A fundamental goal of scientific research is to identify the underlying variables that govern crucial processes of a system. Here we proposed a new index, WiBB, which integrates the merits of several existing methods: a model-weighting method from information theory (Wi), a standardized regression coefficient method measured by ß* (B), and bootstrap resampling technique (B). We applied the WiBB in simulated datasets with known correlation structures, for both linear models (LM) and generalized linear models (GLM), to evaluate its performance. We also applied two other methods, relative sum of wight (SWi), and standardized beta (ß*), to evaluate their performance in comparison with the WiBB method on ranking predictor importances under various scenarios. We also applied it to an empirical dataset in a plant genus Mimulus to select bioclimatic predictors of species’ presence across the landscape. Results in the simulated datasets showed that the WiBB method outperformed the ß* and SWi methods in scenarios with small and large sample sizes, respectively, and that the bootstrap resampling technique significantly improved the discriminant ability. When testing WiBB in the empirical dataset with GLM, it sensibly identified four important predictors with high credibility out of six candidates in modeling geographical distributions of 71 Mimulus species. This integrated index has great advantages in evaluating predictor importance and hence reducing the dimensionality of data, without losing interpretive power. The simplicity of calculation of the new metric over more sophisticated statistical procedures, makes it a handy method in the statistical toolbox.

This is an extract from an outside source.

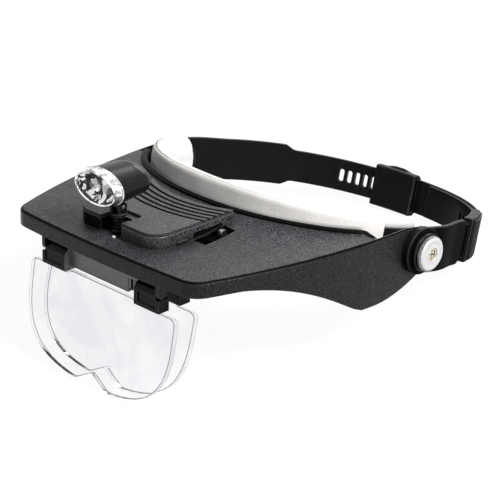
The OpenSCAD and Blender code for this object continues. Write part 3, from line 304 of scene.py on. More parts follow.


# Hard finishes: fine grain with specks, partly painted sheen; edge lines of wear and painted highlight; dust; and
# painted shade in corners and creases; a finish lists only what differs from the base
dustColour, creaseShadeColour = (0.32, 0.33), 0.0005
finishBase = {
    "grain": 900.0, "depth": 0.05, "waver": 0.1, "rough": 0.3, "metal": 0.0, "shine": 0.5, "dust": 0.1,
    "reach": 0.0005, "gain": 3.0,  # width and strength of the edge lines: wear and painted highlight
    "near": 0.003, "creaseShade": 0.6,  # reach and strength of the painted shade in corners and creases
}
finishSets = {
    # bright specks: grain, painted brighter to stand in for the sheen on the grained top
    "visorPlastic": {
        "colour": (0.006, 0.0075), "speckAndSheen": (0.088, 0.097), "edge": (0.24, 0.245),
        "grain": 1200.0, "depth": 0.8, "waver": 0.16, "rough": 0.38, "gain": 2.2,
        "near": 0.006, "creaseShade": 0.9, "shine": 0.12,
    },
    # painted shade: a darker copy of the visor plastic for its side faces
    "shadedSidePlastic": {
        "colour": (0.0022, 0.0028), "speckAndSheen": (0.030, 0.034), "edge": (0.18, 0.185),
        "grain": 1350.0, "depth": 0.5, "waver": 0.16, "dust": 0.02, "gain": 2.2,
        "near": 0.006, "creaseShade": 0.9, "shine": 0.16,
    },
    # painted shade: a darker copy of the strap plastic for faces turned away from the head
    "shadedOuterBlack": {
        "colour": 0.0011, "speckAndSheen": 0.0018, "edge": (0.20, 0.205),
        "waver": 0.15, "rough": 0.42, "dust": 0.0, "gain": 4.0, "shine": 0.01,
    },
    "blackPlastic": {
        "colour": (0.0075, 0.0068, 0.0070), "speckAndSheen": (0.010, 0.0092, 0.0094), "edge": (0.12, 0.125),
        "waver": 0.15, "rough": 0.26, "dust": 0.01, "gain": 5.0, "shine": 0.04,
    },
    "glossPlastic": {
        "colour": (0.003, 0.0032), "speckAndSheen": 0.005, "edge": (0.20, 0.205),
        "grain": 700.0, "depth": 0.03, "rough": 0.18, "dust": 0.02, "shine": 0.1,
    },
    # its edge colour is a painted dark line of shade along the lid's edges
    "lidPlastic": {
        "colour": (0.015, 0.017), "speckAndSheen": (0.110, 0.119), "edge": 0.004,
        "grain": 1250.0, "depth": 0.45, "waver": 0.14, "rough": 0.36, "dust": 0.05, "gain": 4.0,
        "near": 0.0022, "creaseShade": 1.0, "shine": 0.16,
    },
    "boxPlastic": {
        "colour": (0.008, 0.009), "speckAndSheen": (0.105, 0.114), "edge": (0.36, 0.37),
        "grain": 1500.0, "depth": 0.3, "waver": 0.14, "rough": 0.24, "dust": 0.02, "gain": 5.0,
        "near": 0.004, "creaseShade": 1.0, "shine": 0.55,
    },
    # painted shade: black for the shade line along the brow and round the top
    "shadeLineBlack": {
        "colour": 0.0006, "speckAndSheen": 0.0012, "edge": 0.012,
        "depth": 0.1, "rough": 0.45, "dust": 0.0, "gain": 1.0, "shine": 0.04,
    },
    # painted shade: black for the inside of the switch recess and what stands in it
    "recessShadeBlack": {
        "colour": 0.001, "speckAndSheen": 0.002, "edge": 0.004,
        "depth": 0.1, "rough": 0.6, "dust": 0.0, "shine": 0.05,
    },
    "bodyPlastic": {
        "colour": (0.006, 0.007), "speckAndSheen": (0.010, 0.011), "edge": (0.12, 0.125),
        "grain": 1100.0, "rough": 0.27, "dust": 0.02, "gain": 2.0, "shine": 0.12,
    },
    # painted light: a lighter copy of the holder's gloss plastic for the bar's lit front
    "litBarPlastic": {
        "colour": (0.23, 0.235), "speckAndSheen": (0.26, 0.265), "edge": (0.25, 0.255),
        "rough": 0.4, "dust": 0.03, "gain": 2.5,
    },
    "whiteStud": {
        "colour": (0.85, 0.84), "speckAndSheen": 0.95, "edge": 0.95, "creaseShade": 0.0,
    },
    "boardGreen": {
        "colour": (0.02, 0.09, 0.04), "speckAndSheen": (0.03, 0.12, 0.05), "edge": (0.2, 0.22, 0.14),
        "grain": 600.0, "rough": 0.35,
    },
    "cellSkin": {
        "colour": (0.35, 0.36, 0.10), "speckAndSheen": (0.38, 0.39, 0.12), "edge": (0.6, 0.5),
        "grain": 500.0, "depth": 0.02,
    },
    "steel": {
        "colour": (0.56, 0.57), "speckAndSheen": (0.62, 0.63), "edge": (0.75, 0.76),
        "grain": 1500.0, "depth": 0.08, "waver": 0.15, "rough": 0.28, "metal": 1.0,
    },
    "boltEnd": {
        "colour": (0.62, 0.60, 0.52), "speckAndSheen": (0.70, 0.68, 0.60), "edge": (0.85, 0.84, 0.78),
        "grain": 1500.0, "depth": 0.08, "waver": 0.15, "metal": 0.4, "near": 0.001, "creaseShade": 0.9,
    },
    "darkSteel": {
        "colour": (0.10, 0.105), "speckAndSheen": (0.13, 0.135), "edge": 0.3,
        "grain": 1500.0, "depth": 0.08, "waver": 0.15, "metal": 0.9,
    },
    "knobMetal": {
        "colour": (0.54, 0.55), "speckAndSheen": (0.66, 0.67), "edge": (0.30, 0.31),
        "grain": 2200.0, "depth": 0.25, "waver": 0.12, "rough": 0.36, "metal": 0.25, "gain": 1.5, "reach": 0.0003,
    },
    "brass": {
        "colour": (0.66, 0.60, 0.42), "speckAndSheen": (0.72, 0.66, 0.47), "edge": (0.85, 0.8, 0.6),
        "grain": 1800.0, "depth": 0.1, "waver": 0.15, "metal": 0.6,
    },
}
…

Methods To simulate independent datasets (size = 1000), we adopted Galipaud et al.’s approach (2014) with custom modifications of the data.simulation function, which used the multiple normal distribution function rmvnorm in R package mvtnorm(v1.0-5, Genz et al. 2016). Each dataset was simulated with a preset correlation structure between a response variable (y) and four predictors(x1, x2, x3, x4). The first three (genuine) predictors were set to be strongly, moderately, and weakly correlated with the response variable, respectively (denoted by large, medium, small Pearson correlation coefficients, r), while the correlation between the response and the last (spurious) predictor was set to be zero. We simulated datasets with three levels of differences of correlation coefficients of consecutive predictors, where ∆r = 0.1, 0.2, 0.3, respectively. These three levels of ∆r resulted in three correlation structures between the response and four predictors: (0.3, 0.2, 0.1, 0.0), (0.6, 0.4, 0.2, 0.0), and (0.8, 0.6, 0.3, 0.0), respectively. We repeated the simulation procedure 200 times for each of three preset correlation structures (600 datasets in total), for LM fitting later. For GLM fitting, we modified the simulation procedures with additional steps, in which we converted the continuous response into binary data O (e.g., occurrence data having 0 for absence and 1 for presence). We tested the WiBB method, along with two other methods, relative sum of wight (SWi), and standardized beta (ß*), to evaluate the ability to correctly rank predictor importances under various scenarios. The empirical dataset of 71 Mimulus species was collected by their occurrence coordinates and correponding values extracted from climatic layers from WorldClim dataset (www.worldclim.org), and we applied the WiBB method to infer important predictors for their geographical distributions.